At a more advanced level, controlled traffic can help validate SERP hypotheses before risking production changes. Examples include:

     Testing title and description variants for engagement signals.

     Evaluating how page layout affects immediate bounce behavior.

     Measuring scroll depth and interaction patterns on staging environments.

Note: This should always be done on isolated pages or staging environments, never on core "money pages," and always segmented from organic traffic reports.

The Non-Negotiable Safety Rules

Using bot traffic safely requires discipline. These rules separate professional testing from reckless experimentation.

1. Never Impersonate Search Engines

Do not spoof Googlebot or other official crawlers. This creates risk without adding analytical value and can trigger penalties. Use clearly identifiable user agents and block them from indexing via robots.txt if necessary.

2. Segment Everything

Bot traffic must be segmented at every level to prevent data pollution:

     IP Ranges: Use dedicated IPs that can be easily filtered.

     User Agents: Use custom strings that your analytics platform can exclude.

     Views: Create separate analytics views or properties for test data.

     Logs: Ensure distinct annotations exist in server logs.

If you cannot isolate the data, do not run the test.

3. Avoid Core Conversion Pages

Testing should happen on staging environments, experimental templates, or secondary content clusters.

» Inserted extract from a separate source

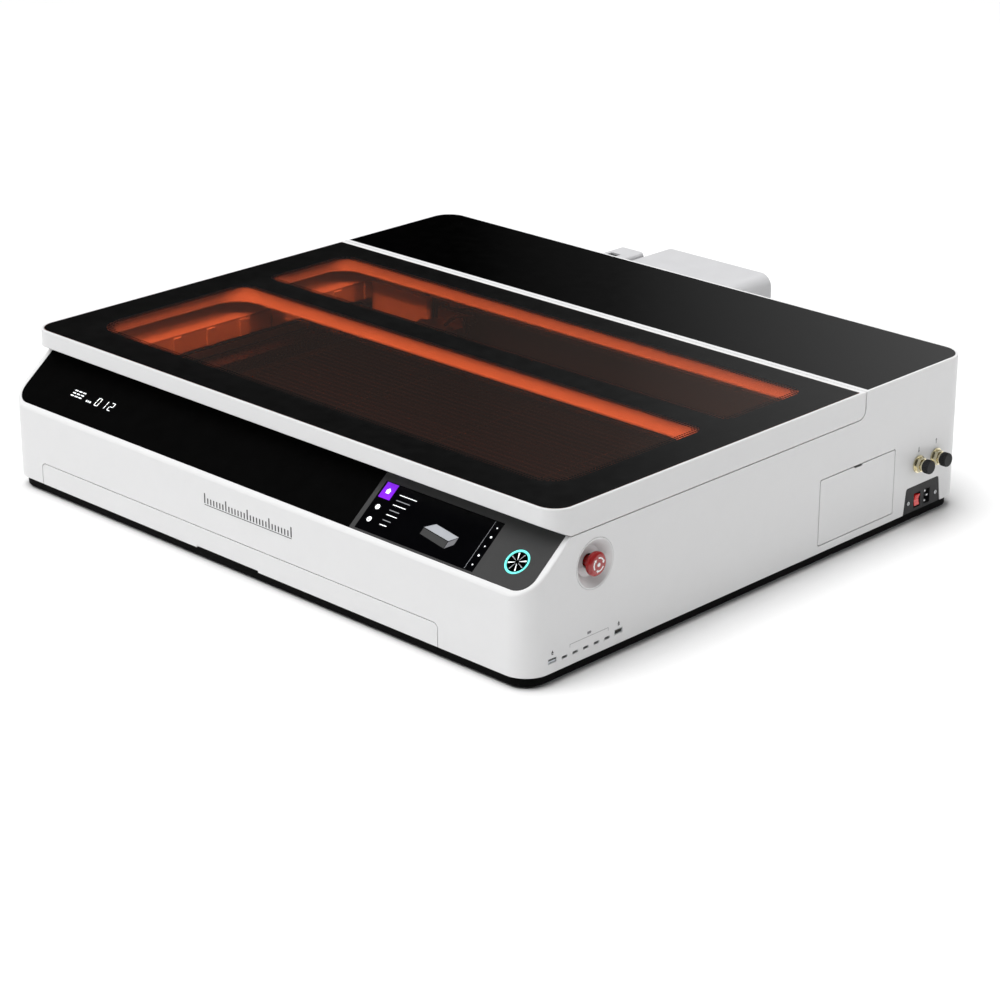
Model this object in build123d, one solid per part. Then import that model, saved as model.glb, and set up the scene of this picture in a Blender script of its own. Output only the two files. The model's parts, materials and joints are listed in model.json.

Avoid running heavy bot tests on transactional pages where polluted metrics could distort revenue reporting or business decisions.

4. Focus on Measurement, Not Manipulation

The goal is learning, not inflating metrics. Bot traffic should answer specific questions: Is tracking correct? Does infrastructure break? Do users engage with this layout? If the experiment does not improve your understanding of the system, it should not be run.

A More Sustainable Testing Mindset

Modern SEO is increasingly about systems, not tricks. High-performing teams test hypotheses in controlled environments, validate results, then deploy confidently. Bot traffic, used responsibly, accelerates this feedback loop.

Some SEO platforms and experimentation tools now support structured testing frameworks that emphasize isolation and analysis over volume. When combined with real user data, this approach reduces risk while increasing learning velocity.

Tools that focus on search behavior modeling and SERP experimentation, such as Searchseo.io, are increasingly used alongside internal testing methods to validate assumptions before changes reach production. The emphasis here is not on gaming results, but on understanding how users and algorithms respond to content and presentation choices in a controlled setting.

Final Thoughts

Bot traffic is neither good nor bad; it is simply a tool.

Used irresponsibly, it creates misleading data and unnecessary risk. Used correctly, it becomes a powerful mechanism for testing analytics, stress-testing infrastructure, and validating hypotheses without waiting months for organic feedback.

For SEO teams serious about measurement, controlled experimentation is not optional. The key is clarity of intent, strict isolation, and a commitment to learning rather than shortcuts. When those conditions are met, bot traffic becomes a safety mechanism rather than a liability.